Philip Pro Lectureship in Legal History with Frank Zimring

This year's Philip Pro Lectureship in Legal History will be delivered by Professor Franklin Zimring of University of California Berkeley School of Law on the topic of his latest book, The City That Became Safe: New York’s Lessons for Urban Crime and Its Control.

Professor Franklin Zimring
Franklin E. Zimring is the William G. Simon Professor of Law and chair of the Criminal Justice Research Program at the University of California, Berkeley. Since 2005, he has been the first Wolfen Distinguished Scholar at Boalt Hall School of Law. Professor Zimring has specialized for four decades in the empirical study of legal institutions and the assessment of the behavioral impacts of legal regulation.
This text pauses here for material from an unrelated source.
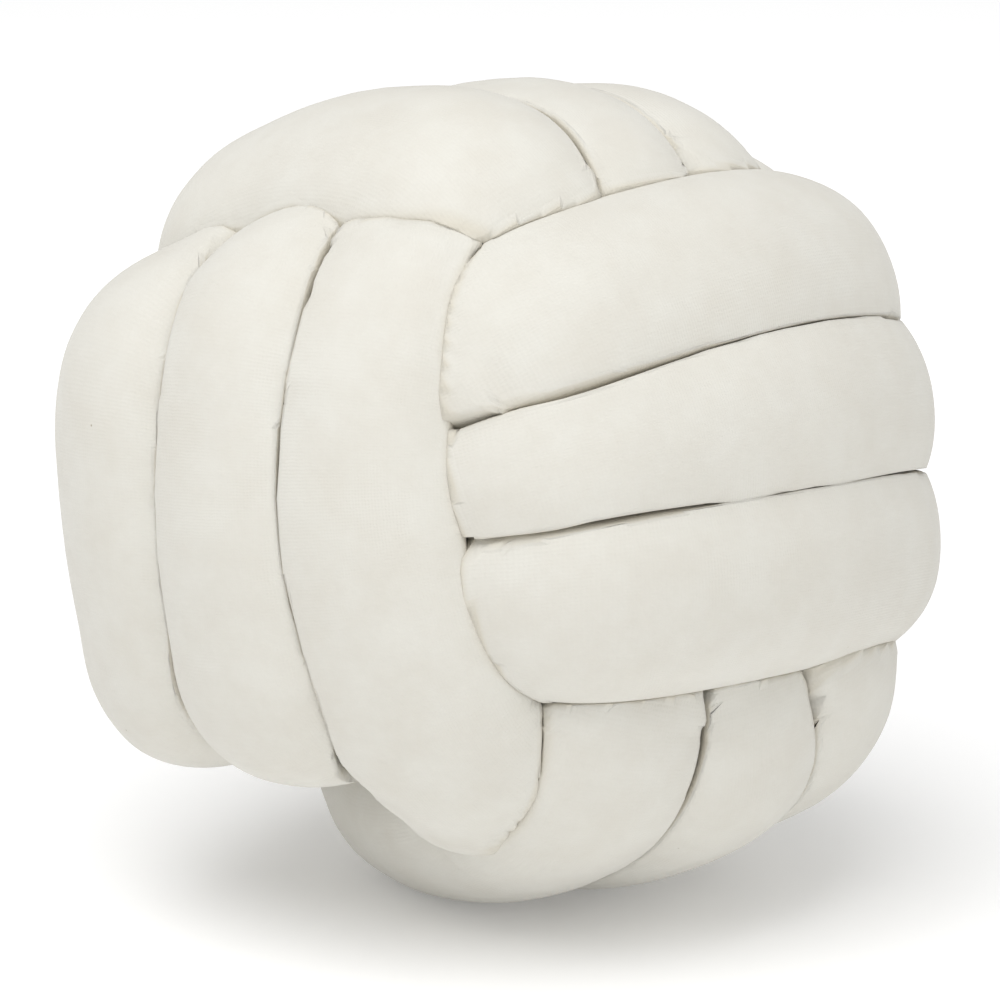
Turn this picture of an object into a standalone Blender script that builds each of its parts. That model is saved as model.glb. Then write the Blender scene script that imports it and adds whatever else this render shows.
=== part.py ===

He was director of the Center for Studies in Criminal Justice at the University of Chicago and of the Earl Warren Legal Institute at the University of California. In his latest book, The City That Became Safe: New York’s Lessons for Urban Crime and Its Control, Zimring argues that a close look at the more than 80% drop in safety crime in New York City over two decades undermines the basic assumptions about crime and crime control that have determined policy in the United States for a generation. The lecture will outline the study’s empirical findings and outline five important policy lessons that emerge from a close reading of the New York data. In addition to his scholarly writing, Zimring is a frequent author of op-ed and general essays. Pieces of his work are reprinted as models in eight college writing textbooks.

Judge Philip M. Pro
Philip M. Pro is an Article III federal judge for the United States District Court for the District of Nevada. He joined the court in 1987 after being nominated by President Ronald Reagan. He served as Chief Judge for the District of Nevada from 2002 to 2007. Prior to his appointment as District Judge, Judge Pro served as United States Magistrate Judge from 1980 to 1987. Since 1998, Judge Pro has participated in a variety of international “Rule of Law” programs in the countries of Hungary, Republic of Georgia, Netherlands, and Spain. In March 2003, he was a Co-moderator for the U.S. Department of Justice Colloquium for Iraqi Jurists in Washington, D.C. He is also active in the We, the People . . . the Citizen and the Constitution program for high school students, and has participated in a wide variety of continuing legal education programs sponsored by local, state and national bar associations, including the Department of Justice Attorney General Advocacy Institute.

About the Lecture Series
In 2005, Pulitzer prize-winning historian Gordon Wood inaugurated the Philip Pro Lectureship in Legal History at the William S. Boyd School of Law. The series annually brings an internationally prominent scholar to UNLV to deliver a public lecture. Past lecturers include Jack Rakove, Geoffrey Stone, Sarah Barringer Gordon, John Witte Jr., Larry Kramer, and Joyce Appleby.